INFORMATION SUPPLIED:

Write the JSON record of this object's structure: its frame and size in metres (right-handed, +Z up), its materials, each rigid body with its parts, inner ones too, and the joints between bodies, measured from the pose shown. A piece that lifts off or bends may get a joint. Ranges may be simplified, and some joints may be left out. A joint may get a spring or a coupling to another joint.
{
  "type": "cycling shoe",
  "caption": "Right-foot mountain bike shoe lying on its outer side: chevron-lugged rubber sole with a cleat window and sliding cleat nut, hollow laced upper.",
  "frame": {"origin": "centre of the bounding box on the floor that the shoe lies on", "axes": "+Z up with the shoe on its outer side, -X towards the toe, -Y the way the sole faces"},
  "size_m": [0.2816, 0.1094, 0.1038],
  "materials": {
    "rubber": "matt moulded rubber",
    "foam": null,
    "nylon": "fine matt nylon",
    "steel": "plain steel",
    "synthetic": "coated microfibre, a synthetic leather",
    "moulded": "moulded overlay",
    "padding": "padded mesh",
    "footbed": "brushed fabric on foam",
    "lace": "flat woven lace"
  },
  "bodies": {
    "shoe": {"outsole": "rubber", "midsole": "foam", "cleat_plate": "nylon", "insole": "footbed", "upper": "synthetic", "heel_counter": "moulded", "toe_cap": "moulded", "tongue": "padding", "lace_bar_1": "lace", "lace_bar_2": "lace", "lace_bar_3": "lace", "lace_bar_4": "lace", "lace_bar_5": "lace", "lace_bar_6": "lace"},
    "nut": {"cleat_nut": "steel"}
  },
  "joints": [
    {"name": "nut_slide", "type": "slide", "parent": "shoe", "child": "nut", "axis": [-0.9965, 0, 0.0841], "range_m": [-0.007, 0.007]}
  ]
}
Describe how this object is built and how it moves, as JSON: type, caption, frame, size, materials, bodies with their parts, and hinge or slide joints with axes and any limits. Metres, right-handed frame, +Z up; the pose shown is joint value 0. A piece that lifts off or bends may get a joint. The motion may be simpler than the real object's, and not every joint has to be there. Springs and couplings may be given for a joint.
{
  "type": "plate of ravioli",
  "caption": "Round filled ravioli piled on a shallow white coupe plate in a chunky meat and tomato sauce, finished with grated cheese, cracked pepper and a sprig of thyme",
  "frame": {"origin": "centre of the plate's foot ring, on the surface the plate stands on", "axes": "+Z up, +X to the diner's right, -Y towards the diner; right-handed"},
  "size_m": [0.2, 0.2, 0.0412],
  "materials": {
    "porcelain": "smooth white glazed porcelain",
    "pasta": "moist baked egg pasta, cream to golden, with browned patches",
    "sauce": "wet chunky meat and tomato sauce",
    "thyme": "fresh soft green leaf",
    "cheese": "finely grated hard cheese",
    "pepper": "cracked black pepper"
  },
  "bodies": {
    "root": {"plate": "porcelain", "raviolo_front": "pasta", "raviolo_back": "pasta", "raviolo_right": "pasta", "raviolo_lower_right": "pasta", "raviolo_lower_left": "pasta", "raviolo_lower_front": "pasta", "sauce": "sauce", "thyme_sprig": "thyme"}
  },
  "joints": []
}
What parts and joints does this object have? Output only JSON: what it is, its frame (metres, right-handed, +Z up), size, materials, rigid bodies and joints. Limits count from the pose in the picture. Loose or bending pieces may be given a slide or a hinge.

GOAL: Repeat exactly, and only, the lines from the one containing "Describe how this" through the end of the material.

CORRECT RESULT:
Describe how this object is built and how it moves, as JSON: type, caption, frame, size, materials, bodies with their parts, and hinge or slide joints with axes and any limits. Metres, right-handed frame, +Z up; the pose shown is joint value 0. A piece that lifts off or bends may get a joint. The motion may be simpler than the real object's, and not every joint has to be there. Springs and couplings may be given for a joint.
{
  "type": "plate of ravioli",
  "caption": "Round filled ravioli piled on a shallow white coupe plate in a chunky meat and tomato sauce, finished with grated cheese, cracked pepper and a sprig of thyme",
  "frame": {"origin": "centre of the plate's foot ring, on the surface the plate stands on", "axes": "+Z up, +X to the diner's right, -Y towards the diner; right-handed"},
  "size_m": [0.2, 0.2, 0.0412],
  "materials": {
    "porcelain": "smooth white glazed porcelain",
    "pasta": "moist baked egg pasta, cream to golden, with browned patches",
    "sauce": "wet chunky meat and tomato sauce",
    "thyme": "fresh soft green leaf",
    "cheese": "finely grated hard cheese",
    "pepper": "cracked black pepper"
  },
  "bodies": {
    "root": {"plate": "porcelain", "raviolo_front": "pasta", "raviolo_back": "pasta", "raviolo_right": "pasta", "raviolo_lower_right": "pasta", "raviolo_lower_left": "pasta", "raviolo_lower_front": "pasta", "sauce": "sauce", "thyme_sprig": "thyme"}
  },
  "joints": []
}
What parts and joints does this object have? Output only JSON: what it is, its frame (metres, right-handed, +Z up), size, materials, rigid bodies and joints. Limits count from the pose in the picture. Loose or bending pieces may be given a slide or a hinge.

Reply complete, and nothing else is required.